If the slot is exactly 3/16 inch wide, a single contouring pass along the edges will be sufficient.
Benefits: Achieve a slot with parallel sides and a consistent width, impossible with a drill bit alone.
Project Example 2: Engraving or Detail Work
Objective: Engrave text or a simple design onto a brass surface.
Process:
For engraving, a 3/16 inch end mill might be a bit large for fine detail. A smaller diameter end mill (like 1/16″ or 1/8″) is often better for intricate engraving. However, a 3/16″ can be used for bolder fonts or decorative elements.
Use a CNC controller or carefully manual mill to trace the desired pattern.
Take very shallow passes (e.g., 0.005 – 0.010 inches) for a clean engraving line.
Benefits: Add custom markings or decorative elements to your brass projects.
Project Example 3: Machining a Brass Bracket
Objective: Create a custom brass bracket with specific mounting holes and a profile.
Process:
Mill out the overall shape of the bracket (profiling).
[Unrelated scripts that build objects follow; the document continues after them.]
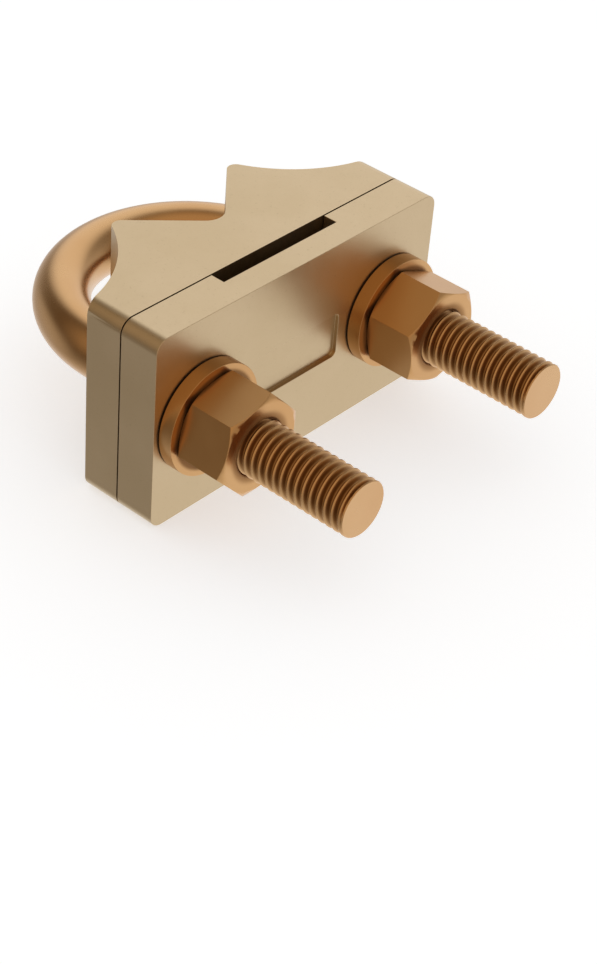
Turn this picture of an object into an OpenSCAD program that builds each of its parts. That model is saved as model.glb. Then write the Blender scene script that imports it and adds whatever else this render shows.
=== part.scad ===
// U-bolt rod clamp: two plates, a U-bolt, two washers and two nuts.
// The seat's axis is Z, the studs point to -Y and the plates lie across X.
// The origin is on the seat's axis at half the plates' height.

/* [Fastener size] */
// diameter of the U-bolt's bar and of its threads (M10)
bar_d = 10; // [6:0.5:16]
// distance between the two legs, middle to middle
leg_spacing = 45.2; // [40:0.2:60]
// length of the studs in front of the front plate
stud_l = 34; // [26:0.5:50]
// chamfer at the studs' free ends
stud_chamfer = 0.4; // [0.1:0.1:1.5]

/* [Seat] */
// diameter of the bar that the clamp is made to close on
seat_d = 20; // [16:0.5:22]
// angle of each seat wall from the plates' faces
seat_angle = 42.5; // [35:0.5:50]
// distance from the saddle's flat face to the sharp root of the seat
seat_root = 9.6; // [7:0.1:14]
// fillet radius in the root of the seat
seat_root_r = 3.5; // [1:0.1:5]
// length of each seat wall from the sharp root to the tip round
seat_wall_l = 17; // [15:0.2:18]

/* [Plates] */
// length of both plates
plate_l = 67; // [62:0.5:80]
// height of both plates
plate_h = 36.6; // [26:0.2:50]
// thickness of the front plate
front_t = 7.7; // [6:0.1:12]
// thickness of the saddle at its two ends
end_t = 7.3; // [5:0.1:9]
// radius of the plates' four corners
corner_r = 2.5; // [0.5:0.1:5]
// radius of the saddle's hollow flanks
flank_r = 26.4; // [22:0.2:32]
// radius of the saddle's two tips
tip_r = 1.7; // [1:0.1:2.2]

/* [Tape recess] */
// width of the recess that takes the flat tape
tape_w = 27; // [20:0.5:30]
// depth of the recess in the front plate
tape_d = 2.7; // [1:0.1:4]

/* [Sunken panel] */
// width of the shallow panel between the nuts
panel_w = 20.4; // [12:0.2:22]
// height of the shallow panel
panel_h = 8.6; // [5:0.2:20]
// depth of the shallow panel
panel_d = 0.7; // [0.3:0.1:1.5]
// corner radius of the shallow panel
panel_r = 1; // [0.3:0.1:2]

/* [Washers] */
// outer diameter of each washer
washer_od = 20; // [18:0.2:21]
// thickness of each washer
washer_t = 2.6; // [1.6:0.1:4]

/* [Nuts] */
// width of each nut across its flats
nut_af = 16; // [14:0.5:18]
// height of each nut
nut_h = 9.8; // [6:0.2:12]
// angle of the corner chamfers from the nut's end faces
nut_chamfer_angle = 30; // [15:1:40]
// width of the flat ring that the corner chamfers take off the flats
nut_chamfer_land = 0.1; // [0:0.05:0.5]
// depth of the countersinks in the nut's bore
nut_countersink = 0.5; // [0.2:0.1:1]
// turn of the left nut's corner from +X
left_nut_angle = 13.9; // [0:0.1:60]
// turn of the right nut's corner from +X
right_nut_angle = 37.1; // [0:0.1:60]

/* [Clearances] */
// gap between the closed plates
joint_gap = 0.25; // [0:0.05:0.5]
// gap between the front plate and each washer
washer_gap = 0.25; // [0:0.05:0.5]
// gap between each washer and its nut
nut_gap = 0.02; // [0:0.01:0.2]
// radial clearance of the plates' holes round the legs
hole_clear = 0.5; // [0.1:0.05:1]
// radial clearance of the washers round the legs
washer_clear = 0.25; // [0.1:0.05:0.5]
// radial running clearance of the nuts round the legs
thread_clear = 0.05; // [0.01:0.01:0.1]

/* [Hidden] */
$fn = 128;
// cutters reach this far past the faces that they open
past = 1;
// rounds bite this much into the faces that they meet
blend = 0.001;
// outward unit vector of the right seat wall, seen into the metal
wall_n = [sin(seat_angle), -cos(seat_angle)];
// direction of the right seat wall, away from the root
wall_u = [cos(seat_angle), sin(seat_angle)];
// root, end of the wall, middle of the tip round, all from the saddle's flat face
root = [0, seat_root];
wall_end = root + seat_wall_l * wall_u;
tip_c = wall_end + tip_r * wall_n;
// the flank passes through the plate's end and meets the tip round
flank_end = [plate_l / 2, end_t];
flank_span = norm(flank_end - tip_c);
flank_a = (pow(flank_r + tip_r, 2) - pow(flank_r, 2) + pow(flank_span, 2)) / (2 * flank_span);
flank_b = sqrt(pow(flank_r + tip_r, 2) - pow(flank_a, 2));
flank_u = (flank_end - tip_c) / flank_span;
flank_c = tip_c + flank_a * flank_u + flank_b * [-flank_u[1], flank_u[0]];
tip_end = tip_c + tip_r * (flank_c - tip_c) / (flank_r + tip_r);
// the root fillet's middle, and where it meets the right wall
fillet_c = root + [0, seat_root_r / cos(seat_angle)];
fillet_end = fillet_c + seat_root_r * wall_n;
// the seat's axis, measured from the front plate's rear face
seat_y = joint_gap + seat_root + seat_d / 2 / cos(seat_angle);
// the bow closes on the seated bar
bow_r = leg_spacing / 2;
bow_y = seat_y + seat_d / 2 - (bow_r - bar_d / 2);
stud_end = -front_t - stud_l;
hole_d = bar_d + 2 * hole_clear;
washer_y = -front_t - washer_gap;
nut_y = washer_y - washer_t - nut_gap;
// radius where the nut's corner chamfer leaves the end faces
nut_face_r = nut_af / 2 - nut_chamfer_land;
nut_corner_r = nut_af / 2 / cos(30);
nut_chamfer_h = (nut_corner_r - nut_face_r) * tan(nut_chamfer_angle);
nut_bore_r = bar_d / 2 + thread_clear;

// a rectangle with round corners, round the middle
module round_rect(w, h, r) {
    square([w - 2 * r, h], center = true);
    square([w, h - 2 * r], center = true);
    for (sx = [-1, 1], sy = [-1, 1])
        translate([sx * (w / 2 - r), sy * (h / 2 - r)]) circle(r);
}

// an outline in X and Z, pushed from y0 towards -Y by t
module push(y0, t) {
    translate([0, y0, 0]) rotate([90, 0, 0]) linear_extrude(t) children();
}

// a round bar along Y from y0 towards -Y
module bar_y(x, y0, d, l) {
    translate([x, y0, 0]) rotate([90, 0, 0]) cylinder(d = d, h = l);
}

// both plates share the leg holes
module leg_holes(y0, l) {
    for (sx = [-1, 1]) bar_y(sx * leg_spacing / 2, y0, hole_d, l);
}

// everything is drawn from the front plate's rear face and set on the seat's axis
module on_seat() {
    translate([0, -seat_y, 0]) children();
}

module front_plate() {
    color([0.78, 0.69, 0.54]) on_seat() difference() {
        push(0, front_t) round_rect(plate_l, plate_h, corner_r);
        translate([-tape_w / 2, -tape_d, -plate_h / 2 - past])
            cube([tape_w, tape_d + past, plate_h + 2 * past]);
        leg_holes(past, front_t + 2 * past);
        push(-front_t + panel_d, panel_d + past) round_rect(panel_w, panel_h, panel_r);
    }
}

// the saddle's outline, from its flat face: two horns round the seat, and hollow flanks
module saddle_outline() {
    half = [[plate_l / 2, 0], [plate_l / 2, flank_c[1]], tip_end, tip_c, wall_end, fillet_end];
    difference() {
        polygon(concat(half, [fillet_c], [for (i = [len(half) - 1:-1:0]) [-half[i][0], half[i][1]]]));
        for (sx = [-1, 1]) translate([sx * flank_c[0], flank_c[1]]) circle(flank_r);
        translate(fillet_c) circle(seat_root_r + blend);
    }
    for (sx = [-1, 1]) translate([sx * tip_c[0], tip_c[1]]) circle(tip_r + blend);
}

module back_plate() {
    color([0.78, 0.69, 0.54]) on_seat() difference() {
        intersection() {
            translate([0, joint_gap, -plate_h / 2]) linear_extrude(plate_h) saddle_outline();
            push(joint_gap + wall_end[1] + 2 * tip_r + past, wall_end[1] + 2 * tip_r + 2 * past)
                round_rect(plate_l, plate_h, corner_r);
        }
        leg_holes(joint_gap + wall_end[1] + 2 * tip_r, wall_end[1] + 2 * tip_r + past);
    }
}

module u_bolt() {
    color([0.64, 0.43, 0.22]) on_seat() {
        translate([0, bow_y, 0]) rotate_extrude(angle = 180)
            translate([bow_r, 0]) circle(d = bar_d);
        for (sx = [-1, 1]) {
            bar_y(sx * bow_r, bow_y, bar_d, bow_y - stud_end - stud_chamfer);
            translate([sx * bow_r, stud_end + stud_chamfer, 0]) rotate([90, 0, 0])
                cylinder(d1 = bar_d, d2 = bar_d - 2 * stud_chamfer, h = stud_chamfer);
        }
    }
}

module washer(side) {
    color([0.7, 0.48, 0.26]) on_seat() difference() {
        bar_y(side * leg_spacing / 2, washer_y, washer_od, washer_t);
        bar_y(side * leg_spacing / 2, washer_y + past, bar_d + 2 * washer_clear, washer_t + 2 * past);
    }
}

// the cone that opens the mouth of a nut's bore
module countersink() {
    translate([0, 0, -past])
        cylinder(r1 = nut_bore_r + nut_countersink + past, r2 = nut_bore_r, h = nut_countersink + past);
}

// a hexagon nut with its corners turned off at both ends and a countersunk bore
module nut(side, angle) {
    color([0.7, 0.48, 0.26]) on_seat()
        translate([side * leg_spacing / 2, nut_y, 0]) rotate([90, 0, 0]) rotate([0, 0, angle])
            difference() {
                intersection() {
                    cylinder(r = nut_corner_r, h = nut_h, $fn = 6);
                    rotate_extrude() polygon([[0, 0], [nut_face_r, 0],
                        [nut_corner_r + past, nut_chamfer_h + past * tan(nut_chamfer_angle)],
                        [nut_corner_r + past, nut_h - nut_chamfer_h - past * tan(nut_chamfer_angle)],
                        [nut_face_r, nut_h], [0, nut_h]]);
                }
                translate([0, 0, -past]) cylinder(r = nut_bore_r, h = nut_h + 2 * past);
                countersink();
                translate([0, 0, nut_h]) mirror([0, 0, 1]) countersink();
            }
}

module left_washer() washer(-1);
module right_washer() washer(1);
module left_nut() nut(-1, left_nut_angle);
module right_nut() nut(1, right_nut_angle);

front_plate();
back_plate();
u_bolt();
left_washer();
right_washer();
left_nut();
right_nut();
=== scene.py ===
"""U-bolt rod clamp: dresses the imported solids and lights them.

The plates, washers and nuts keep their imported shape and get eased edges. The U-bolt and the
nuts get real threads. All lengths are in metres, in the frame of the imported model.
"""

import math
from dataclasses import dataclass

import bmesh
import bpy
from mathutils import Matrix, Vector


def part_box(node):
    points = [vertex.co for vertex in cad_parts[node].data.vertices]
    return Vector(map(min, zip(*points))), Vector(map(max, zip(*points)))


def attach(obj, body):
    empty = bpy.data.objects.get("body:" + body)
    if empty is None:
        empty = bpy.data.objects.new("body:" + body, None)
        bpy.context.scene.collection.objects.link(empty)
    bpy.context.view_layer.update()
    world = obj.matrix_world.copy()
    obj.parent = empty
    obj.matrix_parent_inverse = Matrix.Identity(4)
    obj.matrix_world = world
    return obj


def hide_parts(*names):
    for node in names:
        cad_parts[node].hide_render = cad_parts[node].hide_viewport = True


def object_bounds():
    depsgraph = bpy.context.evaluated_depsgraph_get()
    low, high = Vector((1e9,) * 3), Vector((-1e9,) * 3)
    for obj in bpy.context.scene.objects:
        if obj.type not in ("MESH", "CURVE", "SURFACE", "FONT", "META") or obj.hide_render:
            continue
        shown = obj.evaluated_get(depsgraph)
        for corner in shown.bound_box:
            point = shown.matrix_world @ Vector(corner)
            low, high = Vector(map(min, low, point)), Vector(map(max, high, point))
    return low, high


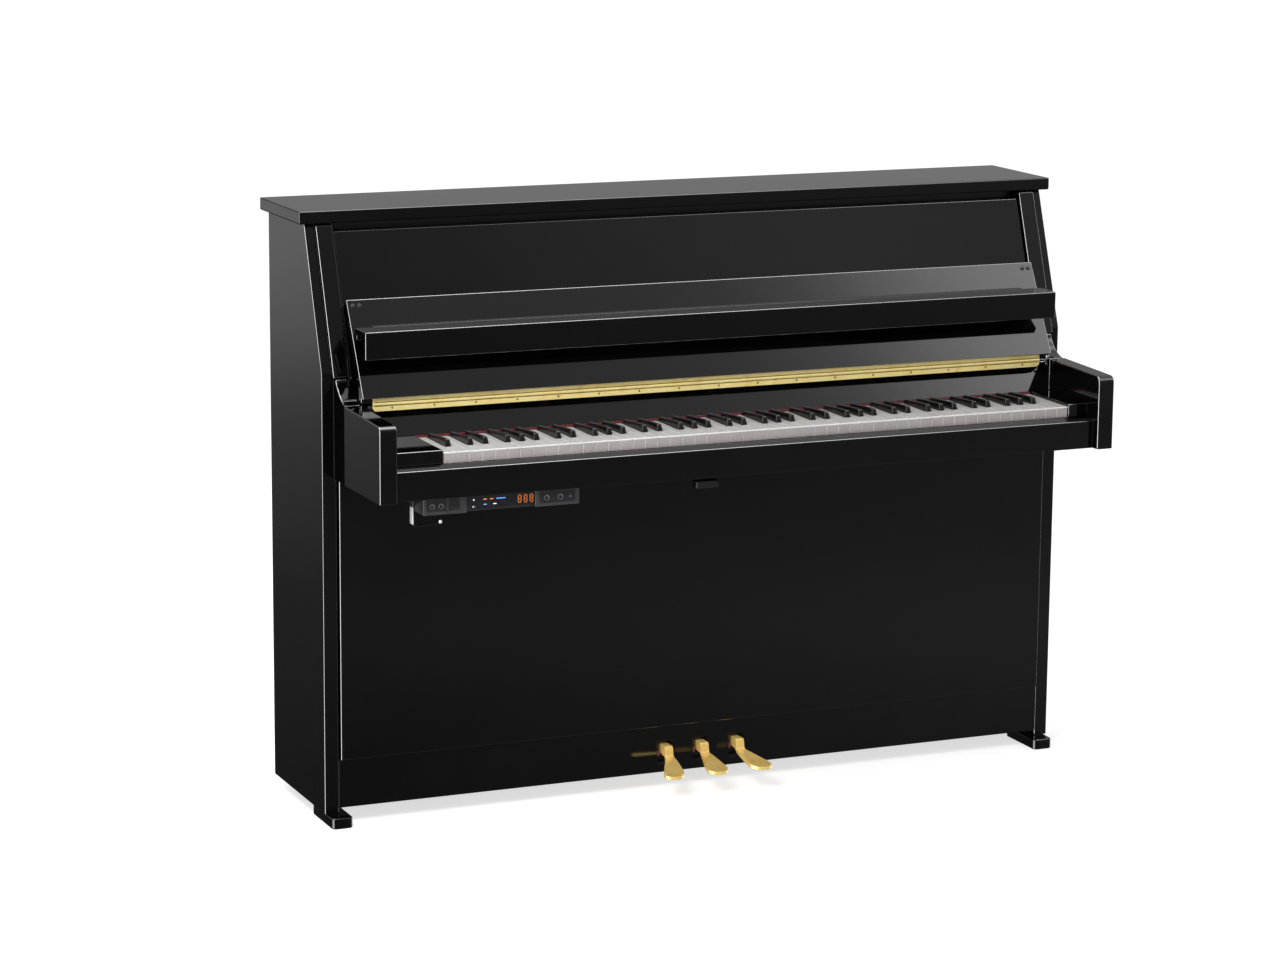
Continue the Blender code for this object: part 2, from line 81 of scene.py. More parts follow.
class Look:
    """A procedural material on a Principled shader, with constants set on the shader's own sockets."""

    made = {}

    def __init__(self, name, slot, **sockets):
        self.material = bpy.data.materials.new("look_" + name)
        self.material.use_nodes = True
        self.nodes = self.material.node_tree.nodes
        self.links = self.material.node_tree.links
        self.shader = self.nodes["Principled BSDF"]
        self.slot = slot
        for key, value in sockets.items():
            socket = self.shader.inputs[key.replace("_", " ").title().replace("Ior", "IOR")]
            socket.default_value = (*value, 1) if isinstance(value, tuple) else value
        self.coords = self.nodes.new("ShaderNodeTexCoord").outputs["Object"]
        Look.made[name] = self

    def stretched(self, scale, turn=(0, 0, 0)):
        node = self.nodes.new("ShaderNodeMapping")
        node.inputs["Rotation"].default_value = turn
        node.inputs["Scale"].default_value = scale
        self.links.new(self.coords, node.inputs["Vector"])
        return node.outputs["Vector"]

    def noise(self, scale, detail=4, vector=None, distortion=0):
        node = self.nodes.new("ShaderNodeTexNoise")
        node.inputs["Scale"].default_value = scale
        node.inputs["Detail"].default_value = detail
        node.inputs["Distortion"].default_value = distortion
        self.links.new(vector or self.coords, node.inputs["Vector"])
        return node.outputs["Fac"]

    def voronoi(self, scale):
        node = self.nodes.new("ShaderNodeTexVoronoi")
        node.inputs["Scale"].default_value = scale
        self.links.new(self.coords, node.inputs["Vector"])
        return node.outputs["Distance"]

    def mixed(self, one, other, share=0.5):
        node = self.nodes.new("ShaderNodeMix")
        node.inputs["Factor"].default_value = share
        self.links.new(one, node.inputs[2])
        self.links.new(other, node.inputs[3])
        return node.outputs[0]

    def ramp(self, fac, *stops):
        node = self.nodes.new("ShaderNodeValToRGB")
        fill_ramp(node, stops)
        self.links.new(fac, node.inputs["Fac"])
        return node.outputs["Color"]

    def span(self, fac, low, high, start=0.3, end=0.7):
        node = self.nodes.new("ShaderNodeMapRange")
        for key, value in (("From Min", start), ("From Max", end), ("To Min", low), ("To Max", high)):
            node.inputs[key].default_value = value
        self.links.new(fac, node.inputs["Value"])
        return node.outputs["Result"]

    def set(self, socket, output):
        self.links.new(output, self.shader.inputs[socket])

    def colour(self, fac, dark, light, start=0.3, end=0.7):
        self.set("Base Color", self.ramp(fac, (start, dark), (end, light)))

    def rough(self, fac, low, high, start=0.3, end=0.7):
        self.set("Roughness", self.span(fac, low, high, start, end))

    def bump(self, *layers):
        """Each layer is a height output, a strength and a depth in metres."""
        before = None
        for height, strength, depth in layers:
            node = self.nodes.new("ShaderNodeBump")
            node.inputs["Strength"].default_value = strength
            node.inputs["Distance"].default_value = depth
            self.links.new(height, node.inputs["Height"])
            if before:
                self.links.new(before, node.inputs["Normal"])
            before = node.outputs["Normal"]
        self.set("Normal", before)


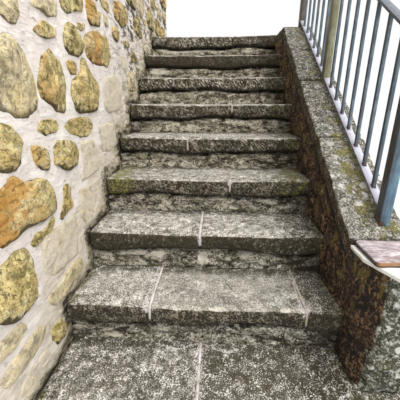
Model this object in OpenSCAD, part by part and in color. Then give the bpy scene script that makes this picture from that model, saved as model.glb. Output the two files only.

Machine specific pockets or cutouts for mounting points.
Use the 3/16 inch end mill to create the necessary slots and clearance. You might use it in conjunction with smaller drills for precise hole centers (though for a 3/16″ hole, the end mill could potentially mill it directly if done carefully).
Benefits: Fabricate functional, custom-fit parts for your projects where off-the-shelf components won’t suffice.
Maintenance for Your Carbide End Mill
Even durable carbide tools need care to ensure they last and perform optimally.
Cleaning: After each use, clean the end mill thoroughly. Remove all brass chips and any residue from cutting fluids or lubricants. Compressed air is useful, or a soft brush.
Inspection: Before and after use, inspect the flutes and cutting edges for any signs of damage, chipping, or excessive wear.